>> Start Items

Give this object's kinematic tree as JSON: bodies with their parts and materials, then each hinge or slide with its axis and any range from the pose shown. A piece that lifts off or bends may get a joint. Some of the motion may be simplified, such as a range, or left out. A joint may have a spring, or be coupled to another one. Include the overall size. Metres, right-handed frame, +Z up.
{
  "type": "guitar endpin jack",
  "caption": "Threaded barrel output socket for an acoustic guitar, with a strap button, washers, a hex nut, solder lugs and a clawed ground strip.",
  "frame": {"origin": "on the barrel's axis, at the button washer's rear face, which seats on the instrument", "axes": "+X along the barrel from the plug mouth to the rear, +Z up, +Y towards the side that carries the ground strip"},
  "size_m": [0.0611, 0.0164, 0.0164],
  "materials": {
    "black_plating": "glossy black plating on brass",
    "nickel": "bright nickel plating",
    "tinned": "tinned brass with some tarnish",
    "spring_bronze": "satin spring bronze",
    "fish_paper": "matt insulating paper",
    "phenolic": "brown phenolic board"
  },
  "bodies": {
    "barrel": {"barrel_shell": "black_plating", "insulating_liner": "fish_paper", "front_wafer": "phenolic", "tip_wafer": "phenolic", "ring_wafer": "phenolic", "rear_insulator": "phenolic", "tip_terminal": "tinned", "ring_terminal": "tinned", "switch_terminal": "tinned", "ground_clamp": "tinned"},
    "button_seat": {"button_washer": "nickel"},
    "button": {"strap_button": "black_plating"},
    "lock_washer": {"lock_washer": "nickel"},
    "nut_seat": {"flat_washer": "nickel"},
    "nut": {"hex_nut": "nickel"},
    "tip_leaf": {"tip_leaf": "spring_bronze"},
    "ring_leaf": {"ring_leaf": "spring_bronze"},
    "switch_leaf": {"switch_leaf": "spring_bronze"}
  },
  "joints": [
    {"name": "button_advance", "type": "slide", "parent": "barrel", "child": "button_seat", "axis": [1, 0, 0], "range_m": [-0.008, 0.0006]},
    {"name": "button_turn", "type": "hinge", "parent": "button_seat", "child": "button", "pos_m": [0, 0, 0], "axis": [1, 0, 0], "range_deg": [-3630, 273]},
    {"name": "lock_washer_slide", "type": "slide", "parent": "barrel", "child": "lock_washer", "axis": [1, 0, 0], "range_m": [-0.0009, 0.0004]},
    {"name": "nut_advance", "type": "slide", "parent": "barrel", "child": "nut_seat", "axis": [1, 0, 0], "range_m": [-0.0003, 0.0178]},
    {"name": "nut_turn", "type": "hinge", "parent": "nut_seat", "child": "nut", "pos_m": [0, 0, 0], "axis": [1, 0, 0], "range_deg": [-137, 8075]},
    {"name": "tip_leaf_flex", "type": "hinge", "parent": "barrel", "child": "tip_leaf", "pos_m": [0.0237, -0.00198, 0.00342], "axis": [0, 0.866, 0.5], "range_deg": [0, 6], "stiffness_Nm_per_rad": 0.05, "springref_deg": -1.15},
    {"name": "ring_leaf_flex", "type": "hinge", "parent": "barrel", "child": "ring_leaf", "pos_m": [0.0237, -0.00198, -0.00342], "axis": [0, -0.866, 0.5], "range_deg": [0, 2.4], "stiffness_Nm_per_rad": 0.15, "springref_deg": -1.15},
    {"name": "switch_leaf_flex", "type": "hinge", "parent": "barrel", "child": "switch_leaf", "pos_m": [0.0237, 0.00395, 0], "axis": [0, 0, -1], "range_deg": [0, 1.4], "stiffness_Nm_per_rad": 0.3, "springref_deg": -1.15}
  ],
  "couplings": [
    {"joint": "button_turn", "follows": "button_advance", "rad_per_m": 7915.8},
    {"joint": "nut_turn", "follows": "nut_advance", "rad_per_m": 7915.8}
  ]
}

>> End Items
>> Start Items

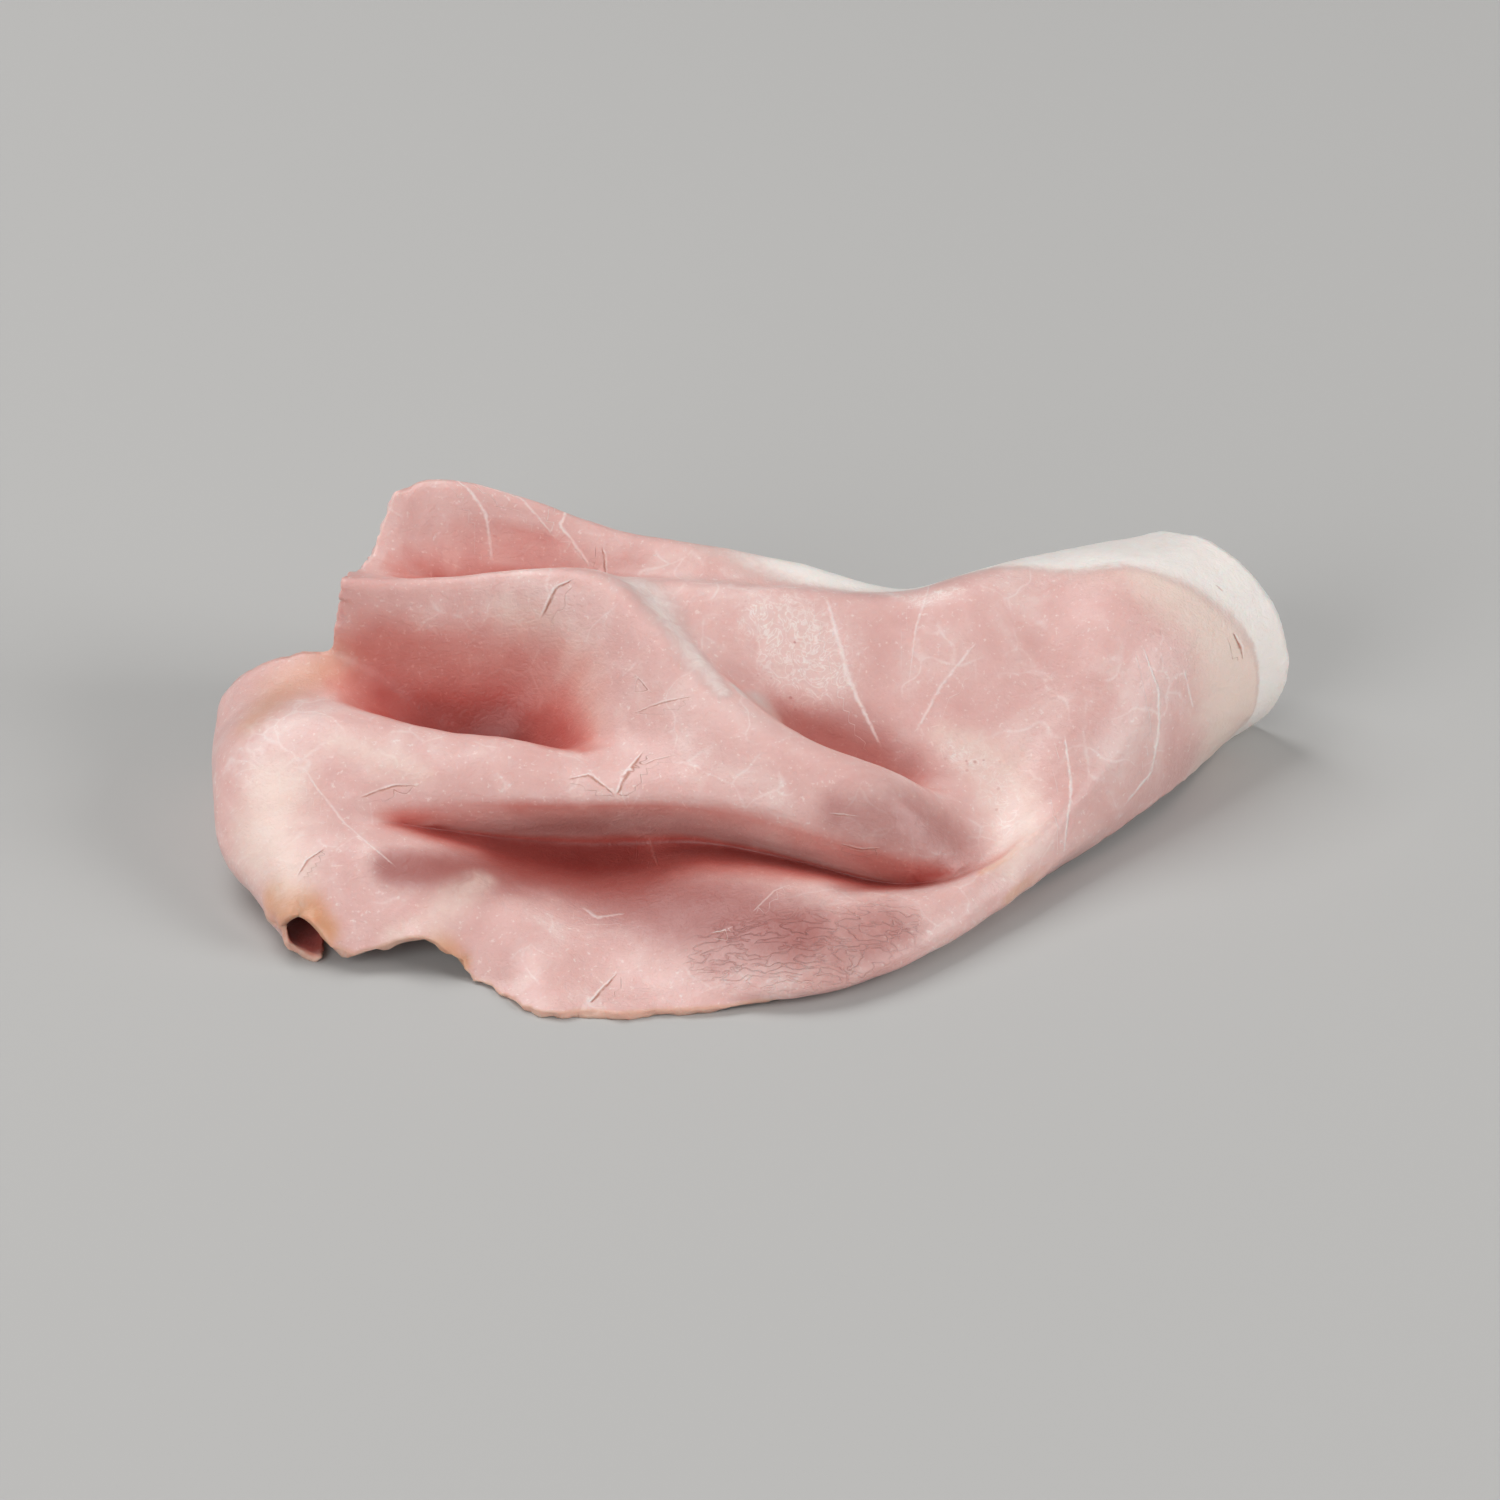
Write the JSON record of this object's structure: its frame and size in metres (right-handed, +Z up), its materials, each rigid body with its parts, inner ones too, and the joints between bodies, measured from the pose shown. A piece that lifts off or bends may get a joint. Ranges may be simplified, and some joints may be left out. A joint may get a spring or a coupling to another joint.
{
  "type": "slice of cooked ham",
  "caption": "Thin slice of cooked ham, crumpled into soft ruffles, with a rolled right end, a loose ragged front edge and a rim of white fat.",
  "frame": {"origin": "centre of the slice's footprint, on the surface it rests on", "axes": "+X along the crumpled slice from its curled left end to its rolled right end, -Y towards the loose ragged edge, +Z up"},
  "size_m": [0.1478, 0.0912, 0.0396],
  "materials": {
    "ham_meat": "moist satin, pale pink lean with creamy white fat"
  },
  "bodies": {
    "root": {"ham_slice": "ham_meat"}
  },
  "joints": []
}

>> End Items
>> Start Items

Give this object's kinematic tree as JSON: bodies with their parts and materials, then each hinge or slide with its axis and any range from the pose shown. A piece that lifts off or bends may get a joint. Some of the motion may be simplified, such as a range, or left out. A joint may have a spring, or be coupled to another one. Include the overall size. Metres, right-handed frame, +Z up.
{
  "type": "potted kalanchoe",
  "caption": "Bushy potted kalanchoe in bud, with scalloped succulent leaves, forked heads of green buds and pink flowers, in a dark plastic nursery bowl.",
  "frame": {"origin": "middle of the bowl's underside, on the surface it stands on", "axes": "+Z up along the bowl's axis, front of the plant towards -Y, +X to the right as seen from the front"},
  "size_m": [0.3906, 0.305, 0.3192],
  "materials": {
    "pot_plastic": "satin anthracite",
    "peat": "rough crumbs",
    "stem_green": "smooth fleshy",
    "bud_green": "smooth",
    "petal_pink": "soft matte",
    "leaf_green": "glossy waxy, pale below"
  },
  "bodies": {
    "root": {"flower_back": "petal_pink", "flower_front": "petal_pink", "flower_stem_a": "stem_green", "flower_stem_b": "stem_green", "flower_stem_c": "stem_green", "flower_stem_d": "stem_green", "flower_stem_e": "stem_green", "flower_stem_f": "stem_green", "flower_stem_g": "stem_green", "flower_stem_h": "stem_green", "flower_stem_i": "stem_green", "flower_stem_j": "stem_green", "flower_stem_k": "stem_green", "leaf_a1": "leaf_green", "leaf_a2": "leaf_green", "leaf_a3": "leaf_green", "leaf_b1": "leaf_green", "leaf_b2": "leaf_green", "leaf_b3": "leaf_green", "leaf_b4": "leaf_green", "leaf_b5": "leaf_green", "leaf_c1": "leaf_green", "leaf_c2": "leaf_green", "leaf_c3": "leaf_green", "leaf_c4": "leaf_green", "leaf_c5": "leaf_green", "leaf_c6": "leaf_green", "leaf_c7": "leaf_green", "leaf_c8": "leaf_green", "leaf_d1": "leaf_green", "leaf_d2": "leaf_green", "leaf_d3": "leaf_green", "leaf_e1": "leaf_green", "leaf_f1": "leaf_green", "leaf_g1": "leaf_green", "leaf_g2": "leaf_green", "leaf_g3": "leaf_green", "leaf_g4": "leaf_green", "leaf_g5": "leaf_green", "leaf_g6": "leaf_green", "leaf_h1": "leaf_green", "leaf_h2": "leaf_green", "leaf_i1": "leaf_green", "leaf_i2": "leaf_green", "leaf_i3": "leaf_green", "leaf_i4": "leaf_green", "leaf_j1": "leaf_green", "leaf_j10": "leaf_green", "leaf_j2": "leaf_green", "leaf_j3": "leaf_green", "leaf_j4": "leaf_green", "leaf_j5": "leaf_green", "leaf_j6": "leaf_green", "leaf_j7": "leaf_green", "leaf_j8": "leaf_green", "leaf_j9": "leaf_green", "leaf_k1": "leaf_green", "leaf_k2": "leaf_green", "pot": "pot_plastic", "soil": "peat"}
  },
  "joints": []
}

>> End Items

Copy every single line of the material above that holds "joints".

  "joints": [
Write the JSON record of this object's structure: its frame and size in metres (right-handed, +Z up), its materials, each rigid body with its parts, inner ones too, and the joints between bodies, measured from the pose shown. A piece that lifts off or bends may get a joint. Ranges may be simplified, and some joints may be left out. A joint may get a spring or a coupling to another joint.
  "joints": []
  "joints": []